尖閣「接続水域」侵入は中露連携だったのか

執筆者:村上政俊2016年6月21日

 6月9日、尖閣諸島(沖縄県石垣市)の接続水域に中国軍艦が初めて侵入。ロシア軍艦の侵入も同時間帯に発生し、中国の尖閣に対する挑発は新たな段階を迎えた。本稿ではその背景を読み解いていく。

孤立感深める中露

 平成27年9月3日、プーチン大統領の姿は北京にあった。安倍晋三首相、オバマ大統領始め日米欧主要国の首脳が、日本という特定の国を標的にした形式に反発し、軒並み欠席した抗日戦争の勝利を記念するという軍事パレード。プーチンは、出席した数少ない外国首脳の中でも習近平国家主席の隣という最上席を中国側から宛がわれ、閲兵に臨んでいたのだ。
 この日、天安門の楼上に現れたのは、国際刑事裁判所が逮捕状を発行しているスーダンのバシール大統領といった国際社会の鼻つまみ者か、韓国の朴槿恵大統領、ラオスのチュンマリー国家主席といった中国の強い影響下にある周辺国の首脳ばかり。歴史認識を巡る国際的な対日共同戦線を形成しようという中国の企みはあえなく失敗に終わったのだった。
 遡ること4カ月、似た光景がモスクワで展開されていた。同じく第2次世界大戦の終結から70年を記念してロシアも赤の広場で軍事パレードを開催。人民解放軍も初参加して中露の軍事協力が誇示されたが、G20首脳の出席は習近平のみという天安門広場以上の惨状だった。
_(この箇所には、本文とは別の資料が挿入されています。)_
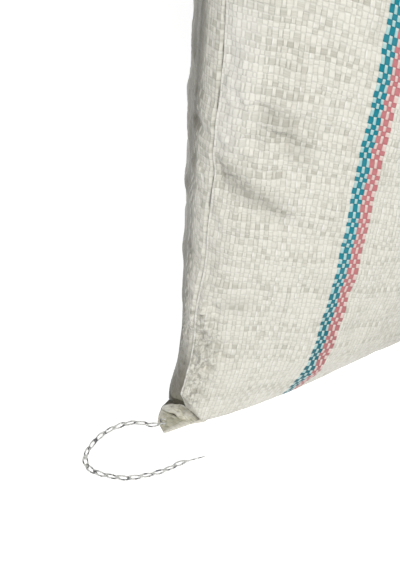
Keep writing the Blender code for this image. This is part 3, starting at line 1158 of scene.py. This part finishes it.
# %% A finish made of nodes
class Finish:
    """A material whose nodes are added one after another."""

    def __init__(self, name):
        self.material = bpy.data.materials.new(name)
        self.material.use_nodes = True
        self.nodes = self.material.node_tree.nodes
        self.shader = self.nodes["Principled BSDF"]

    def put(self, value, socket):
        """Runs a wire to a socket, or sets the socket to a plain value."""
        if isinstance(value, Wire):
            self.material.node_tree.links.new(value.socket, socket)
        else:
            socket.default_value = value

    def add(self, kind, values, **settings):
        """Adds a node, fills its first sockets, and gives the wire that leaves it."""
        node = self.nodes.new("ShaderNode" + kind)
        for setting, choice in settings.items():
            setattr(node, setting, choice)
        for value, socket in zip(values, node.inputs):
            self.put(value, socket)
        return Wire(self, node.outputs[0])

    def mix(self, share, first, second):
        """A colour between two colours."""
        node = self.nodes.new("ShaderNodeMix")
        node.data_type = "RGBA"
        colours = [socket for socket in node.inputs if socket.type == "RGBA"]
        for value, socket in zip((share, first, second), (node.inputs["Factor"], *colours)):
            self.put(value, socket)
        return Wire(self, [socket for socket in node.outputs if socket.type == "RGBA"][0])

    def place(self, x, y, z=0.0):
        """A vector from three numbers."""
        return self.add("CombineXYZ", (x, y, z))

    def noise(self, vector, scale, detail):
        """Soft noise from 0 to 1."""
        wire = self.add("TexNoise", (vector,))
        wire.socket.node.inputs["Scale"].default_value = scale
        wire.socket.node.inputs["Detail"].default_value = detail
        return wire

    def streaks(self, x, y, detail=2.0):
        """Soft noise that is longer one way than the other."""
        return self.noise(self.place(x, y), 1.0, detail)

    def random(self, x, y):
        """A random number that is the same wherever x and y are the same."""
        return self.add("TexWhiteNoise", (self.place(x, y),), noise_dimensions="2D")

    def wrap_up(self, colour, roughness, height, strength, distance):
        """Connects the colour, the roughness and a bump to the shader, and gives the material."""
        bump = self.nodes.new("ShaderNodeBump")
        bump.inputs["Strength"].default_value = strength
        bump.inputs["Distance"].default_value = distance
        self.put(height, bump.inputs["Height"])
        self.put(colour, self.shader.inputs["Base Color"])
        self.put(roughness, self.shader.inputs["Roughness"])
        self.put(Wire(self, bump.outputs[0]), self.shader.inputs["Normal"])
        return self.material


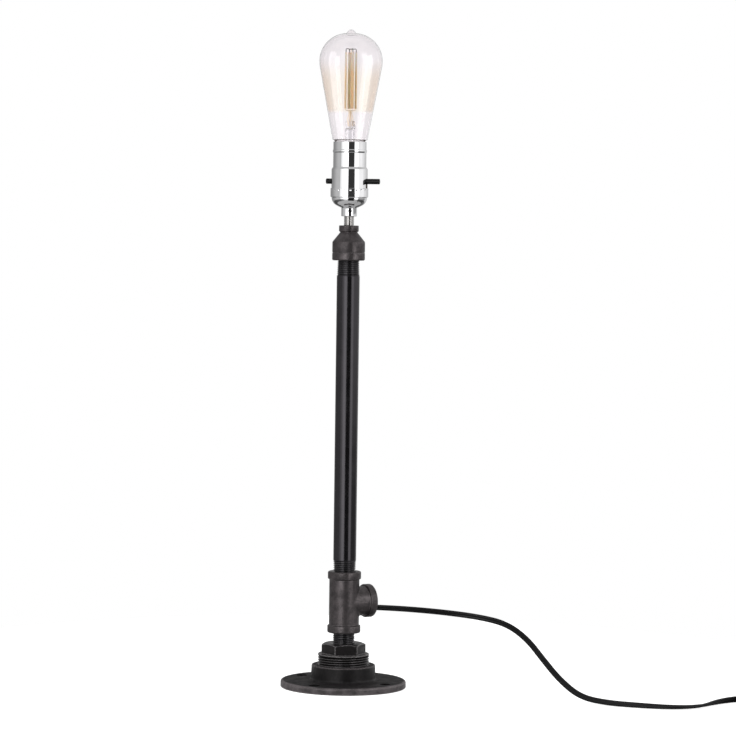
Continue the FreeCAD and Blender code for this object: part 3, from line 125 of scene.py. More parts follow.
def outline(corners: Sequence[Corner], step: float = 6.0, run: float = 0.0) -> list[Corner]:
    """Sample a turned piece's outline.

    Args:
        corners: (radius, height), or (radius, height, arc radius, side) where
            an arc leads to the next corner.
        step: Largest angle between points of an arc.
        run: Longest straight run, or 0 for any length.

    Returns:
        The outline's points.
    """
    points = [Vector(corners[0][:2])]
    for corner, following in zip(corners, corners[1:]):
        start, end = Vector(corner[:2]), Vector(following[:2])
        if len(corner) > 2:
            points += arc_points(start, end, corner[2], corner[3], step)
            continue
        parts = max(1, math.ceil((end - start).length / run)) if run else 1
        points += [start.lerp(end, k / parts) for k in range(1, parts + 1)]
    return [(point.x, point.y) for point in points]


def flat_way(degrees: float) -> Point:
    """The level direction at an angle from the X axis."""
    turn = math.radians(degrees)
    return math.cos(turn), math.sin(turn), 0.0


def eased(value: float, start: float, width: float) -> float:
    """A smooth rise from 0 at a start to 1 a width further on."""
    share = min(max((value - start) / width, 0.0), 1.0)
    return share * share * (3 - 2 * share)


def unit(rows: np.ndarray) -> np.ndarray:
    """Rows brought to length 1."""
    return rows / np.linalg.norm(rows, axis=1)[:, None]


def runs_along(path: np.ndarray) -> np.ndarray:
    """The length of a line up to each of its points."""
    return np.concatenate(([0.0], np.cumsum(np.linalg.norm(np.diff(path, axis=0), axis=1))))


def linked(name: str, data: bpy.types.ID) -> Piece:
    """A new object in the scene.

    Args:
        name: Its name.
        data: Its mesh, camera or lamp.

    Returns:
        The object.
    """
    thing = bpy.data.objects.new(name, data)
    bpy.context.scene.collection.objects.link(thing)
    return thing


def new_piece(name: str, verts: np.ndarray, faces: list[tuple[int, ...]]) -> Piece:
    """A mesh object in the scene, from points in millimetres.

    Args:
        name: The piece's name.
        verts: Its points.
        faces: The point numbers of each face.

    Returns:
        The piece.
    """
    mesh = bpy.data.meshes.new(name)
    mesh.from_pydata((np.asarray(verts) * MM).tolist(), [], faces)
    mesh.update()
    return linked(name, mesh)


def smooth(piece: Piece, angle: float = 35.0) -> Piece:
    """Smooth shading, with edges sharper than an angle kept sharp.

    Args:
        piece: The piece.
        angle: The angle.

    Returns:
        The piece.
    """
    piece.data.shade_smooth()
    piece.data.set_sharp_from_angle(angle=math.radians(angle))
    return piece


def grid_faces(rows: Sequence[Sequence[int]], closed: bool) -> list[tuple[int, ...]]:
    """Faces between rings of vertex numbers; a ring of one number is a pole.

    Args:
        rows: The rings, in order.
        closed: True if the last ring joins the first.

    Returns:
        The faces.
    """
    faces: list[tuple[int, ...]] = []
    pairs = list(zip(rows, rows[1:])) + ([(rows[-1], rows[0])] if closed else [])
    for low, high in pairs:
        count = max(len(low), len(high))
        for k in range(count):
            following = (k + 1) % count
            if len(low) == 1 and len(high) == 1:
                continue
            if len(low) == 1:
                faces.append((low[0], high[following], high[k]))
            elif len(high) == 1:
                faces.append((low[k], low[following], high[0]))
            else:
                faces.append((low[k], low[following], high[following], high[k]))
    return faces


def turned(name: str, points: Sequence[Corner], segments: int = 128, closed: bool = True,
           shift: Optional[Callable[[np.ndarray, np.ndarray, np.ndarray], np.ndarray]] = None
           ) -> Piece:
    """A piece turned round the lamp's axis.

    Args:
        name: The piece's name.
        points: (radius, height) points; the outside goes up.
        segments: Points round the axis.
        closed: True if the last point joins the first.
        shift: Gives the radii from arrays of angles, radii and heights.

    Returns:
        The piece.
    """
    angles = np.arange(segments) * 2 * math.pi / segments
    verts: list[np.ndarray] = []
    rows: list[list[int]] = []
    for radius, height in points:
        start = len(verts)
        if radius < 1e-6:
            verts.append(np.array((0.0, 0.0, height)))
            rows.append([start])
            continue
        radii = np.full(segments, radius)
        if shift is not None:
            radii = shift(angles, radii, np.full(segments, height))
        verts += list(np.stack((radii * np.cos(angles), radii * np.sin(angles),
                                np.full(segments, height)), axis=1))
        rows.append(list(range(start, start + segments)))
    return smooth(new_piece(name, np.array(verts), grid_faces(rows, closed)))


def settled(piece: Piece) -> Piece:
    """Replace a piece's mesh by what its modifiers make of it, and drop them.

    Args:
        piece: The piece.

    Returns:
        The piece.
    """
    bpy.context.view_layer.update()
    graph = bpy.context.evaluated_depsgraph_get()
    old = piece.data
    mesh = bpy.data.meshes.new_from_object(piece.evaluated_get(graph), depsgraph=graph,
                                           preserve_all_data_layers=True)
    mesh.name = piece.name
    piece.modifiers.clear()
    piece.data = mesh
    bpy.data.meshes.remove(old)
    return piece


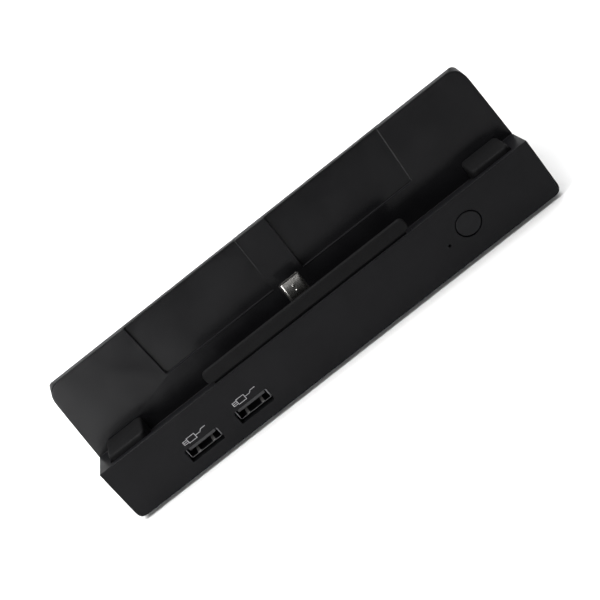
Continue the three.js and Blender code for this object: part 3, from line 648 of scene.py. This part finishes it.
def add_light(name, place, target, size, power, spread):
    """A white softbox at place, turned to target: sizes in metres, power in watts, spread in degrees."""
    light = bpy.data.lights.new(name, "AREA")
    light.spread = math.radians(spread)
    light.shape = "RECTANGLE"
    light.size, light.size_y = size
    light.energy = power
    holder = bpy.data.objects.new(name, light)
    aim = Vector(target) - Vector(place)
    holder.matrix_world = Matrix.Translation(place) @ aim.to_track_quat("-Z", "Y").to_matrix().to_4x4()
    bpy.context.scene.collection.objects.link(holder)


def add_surround():
    """The even light from all round: dim in front of the dock and pale behind it."""
    front_strength, back_strength = 0.07, 0.8
    dim_until, pale_from = -0.1, 0.6  # Y of the direction that is looked in
    world = bpy.data.worlds.new("studio")
    bpy.context.scene.world = world
    world.use_nodes = True
    nodes, links = world.node_tree.nodes, world.node_tree.links
    surround = nodes["Background"]
    surround.inputs["Color"].default_value = (1.0, 1.0, 1.0, 1.0)
    direction = nodes.new("ShaderNodeTexCoord")
    split = nodes.new("ShaderNodeSeparateXYZ")
    strength = nodes.new("ShaderNodeMapRange")
    strength.inputs["From Min"].default_value = dim_until
    strength.inputs["From Max"].default_value = pale_from
    strength.inputs["To Min"].default_value = front_strength
    strength.inputs["To Max"].default_value = back_strength
    links.new(direction.outputs["Generated"], split.inputs["Vector"])
    links.new(split.outputs["Y"], strength.inputs["Value"])
    links.new(strength.outputs["Result"], surround.inputs["Strength"])


def add_lights():
    """Soft light from above, from the left and over the floor behind, and the surround.

    The standard view keeps the paper white.
    """
    add_light("top_softbox", (0.08, 0.36, 0.9), (0.08, 0.36, 0), (1.3, 1.3), 7.2, 84)
    add_light("left_softbox", (-0.42, -0.57, 0.12), (-0.05, 0, 0.035), (0.3, 0.3), 1.1, 120)
    add_light("left_downlight", (-0.3, -0.08, 0.45), (-0.22, -0.06, 0), (0.3, 0.3), 0.7, 100)
    add_light("back_softbox", (0, 1.7, 1.1), (0, 1.9, 0), (3.0, 1.6), 40, 120)
    add_surround()
    bpy.context.scene.view_settings.view_transform = "Standard"


add_camera()
add_stage()
add_lights()
add_housing()
add_pads_and_feet()
add_plug()
add_sockets()
add_button()
add_electronics()
add_marks()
10年前の60周年記念には、小泉純一郎首相、ブッシュ米大統領、シラク仏大統領、シュレーダー独首相らが戦時中の連合国と枢軸国という垣根を越えて出席して歩きながら談笑する姿も見られた一方、胡錦濤国家主席は地味な扱いだったのがまるで嘘のような激変ぶりだ。
 2つの式典は、現在の中国とロシアの国際社会での立ち位置を絶妙に映し出している。中露両国は、日米欧を中心とする現在の世界秩序を破壊しようと、中国は東シナ海、南シナ海での海洋進出、ロシアはクリミア併合という力による現状変更への道を突き進んでいる。しかし、後ろを振り返っても、付き従うのは中国の経済力に縋るしかない中小国のみ。両国は孤立感を深めつつも、恃(たの)む相手は互いしかないということを自ら主催した軍事パレードのお寒い出席簿で思い知ったのだった。